Once you're standing: separate your partner's hands, either **cut back** to face him or simply create separation/distance so you can face him. If you want to wrestle, you can — but from here you can also **sit back down and begin to play your guard** the way you want, go into leg attacks, off-balances, etc.

**Recap — two methods:**

* **Hips first** — and walking back to a standing position.
* **Chest first** — elbows off the floor, then our leg comes up.

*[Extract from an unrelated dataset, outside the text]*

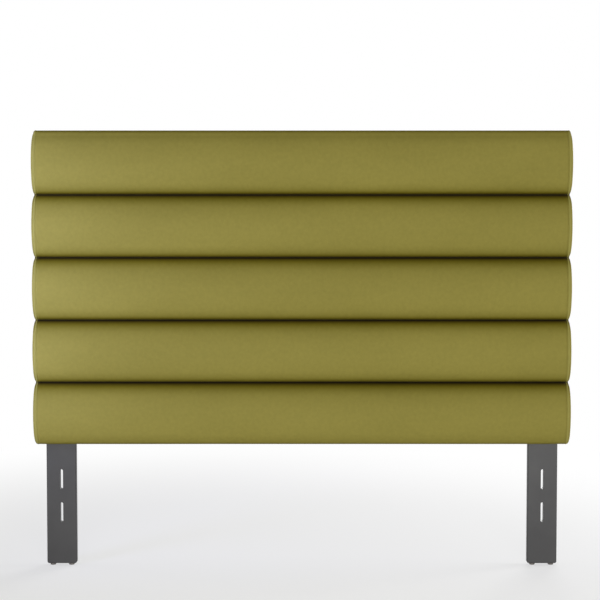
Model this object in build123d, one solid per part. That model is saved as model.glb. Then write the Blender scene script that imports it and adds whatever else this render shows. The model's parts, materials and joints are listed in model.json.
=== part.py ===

These play a very important role in &#x2A;*linking us from our favorite escapes (putting our back on the floor) to other escapes.** We're looking to create distance and separation. At this level of jiu-jitsu — the modern evolution — **you can't have only one method**. Again, you don't have to be an expert at standing up, you don't have to be willing to wrestle your partner, but you do have to have a sense of what you're supposed to be doing: safely coming up with hands on the floor, safely coming up with knees off the floor. If you can do that, you'll have additional confidence for your major escapes, and everything becomes a lot easier when it comes to getting out of these positions.

***

## Connections [#connections]

* **Paired with:** [The shoulder roll](/docs/body/mat/skills/shoulder-roll). Glick's whole argument: you need both. Shoulder roll is the preference; standing up is the answer when rolling isn't available, and the threat of standing up unlocks rolling.
* **Principles served:** creates the separation that enables [Inside position](/docs/body/mat/principles/inside-position) and eventually loops back to enabling [Back to the floor](/docs/body/mat/principles/back-to-floor).
* **Method choice is deterministic:** from &#x2A;*front headlock → Method A (hips first)**. From &#x2A;*turtle → Method B (chest first / leg up)**. The rule comes from where the weight is — you can't lift what partner's loaded.
* **Don't need to be great at it:** Glick is explicit — standing up doesn't need to win you the match, it just needs to threaten enough to create space or unlock the roll.